Class size affects students, teachers, and teaching style. My experience suggests that as class sizes increase, teaching becomes largely lecture and presentation based. Now, as a teacher, I love to lecture, and I'm not an opponent of lectures. And presentations -- or what ed scholars today call "modeling" -- can convey more than many "hands on" exercises. I work with an 18-year veteran chem teacher who instructs largely through lecture and demonstration, and he's considered (by faculty and students) the greatest teacher we have.
But here's the thing. He doesn't have to grade essays. He doesn't have to teach library research skills. He doesn't have to teach public speaking. He could handle twenty more students in his room without a hitch. Give me, an English teacher, 200 students each year, and I would not be able to cover my literature curriculum AND teach the writing process AND teach research. Teaching writing and research require "hands on" approaches. And I could not have 35-40 students workshop thesis statements, rough drafts, and final drafts; or have 35-40 students deliver speeches and research presentations. It would eat up nearly all of my in-class time. And I could never grade that many essays and read over that many drafts and advise on that many thesis statements or outlines. (Our English department did a test and discovered that we average about 30 minutes per final draft when grading and commenting. Every essay we assign adds about 60 hours of work onto our schedules, and we assign two essays per class per quarter, along with quizzes, tests, projects, speeches, and homework.)
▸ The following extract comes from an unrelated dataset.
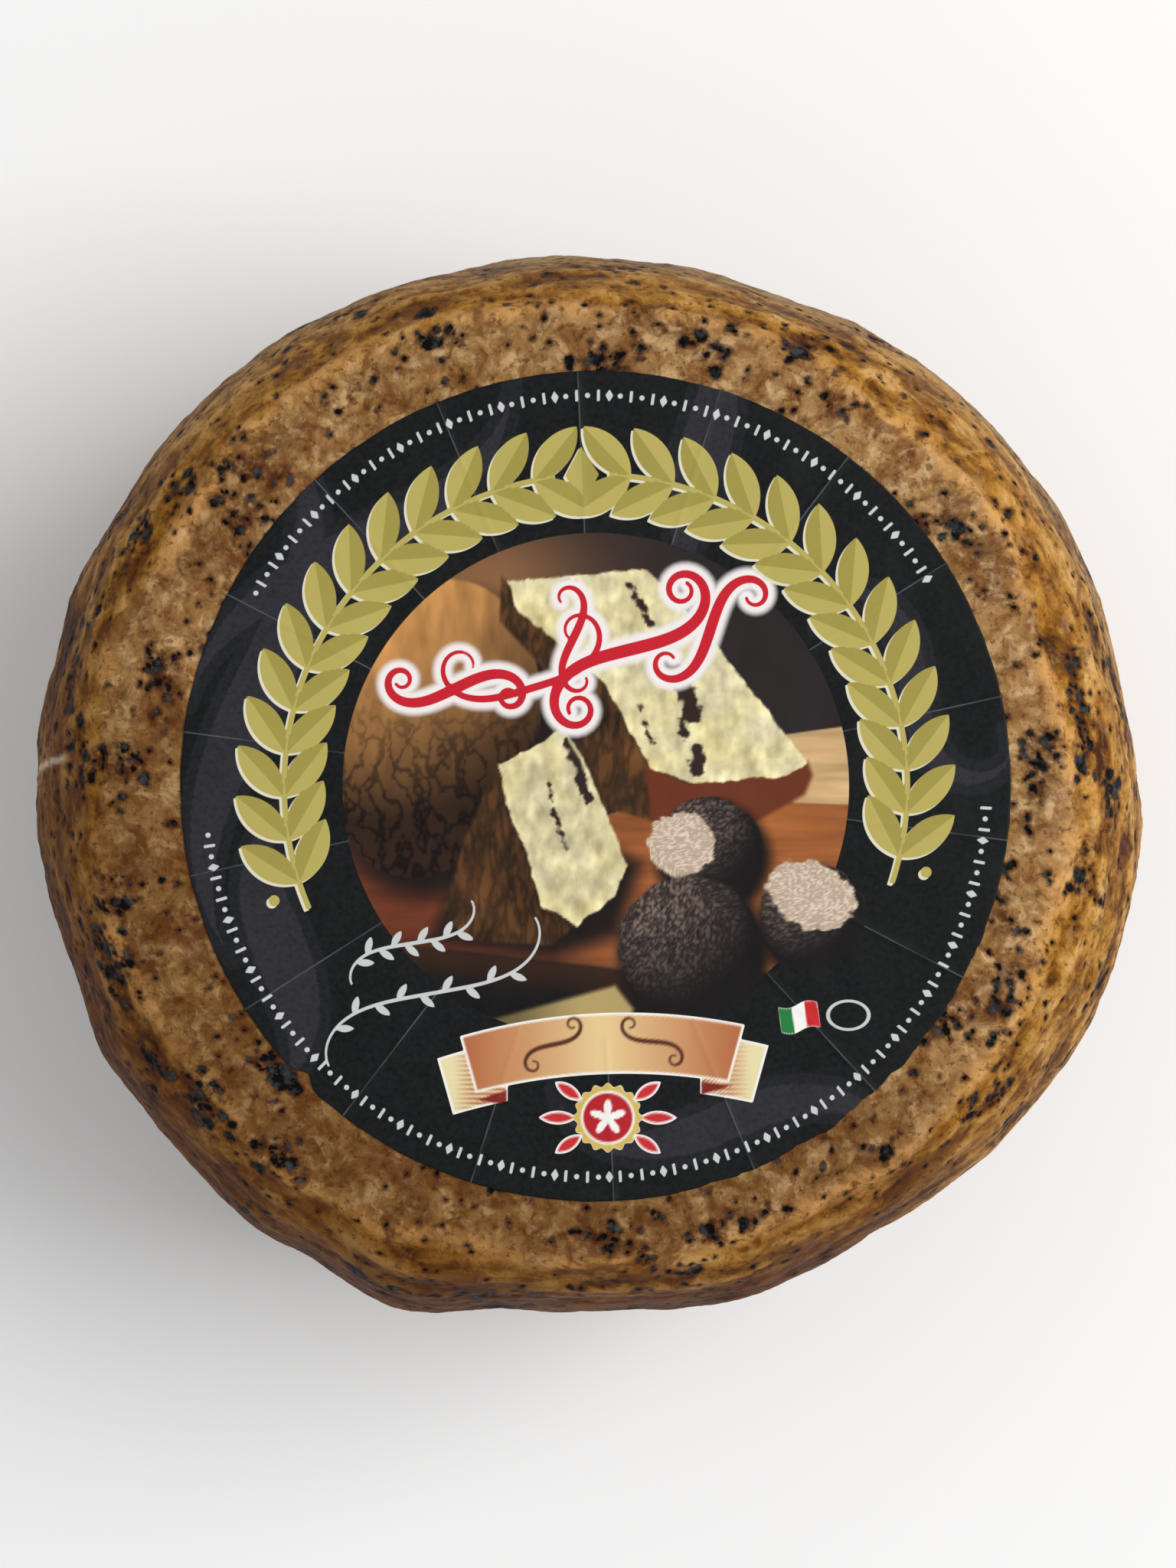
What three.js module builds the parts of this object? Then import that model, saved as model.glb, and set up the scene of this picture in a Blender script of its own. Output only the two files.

I already work longer hours for a lot less money than many lawyers and doctors I know. Increase my class-size, and I leave the profession, simply because I cannot work at this level of intellectual demand for this salary for 13 hours a day.
So no, I don't necessarily buy the automatic equation of class size and better learning. But class size will affect how we teach and what we teach.
Any educational comparisons with Japan, Hong Kong and South Korea must recognize the homogeneity of those populations and the reverence for and dedication to educational achievement within those populations. The US is vastly different. We have an extrememly diverse population and a very significant percentage of students/families who have little or no interest in academic diligence and who are allowed to disrupt learning opportunities for everyone else. In some schools/districts, these last may be a majority. We also have a continuing influx of students of all ages who arrive with little or no prior education and little or no English.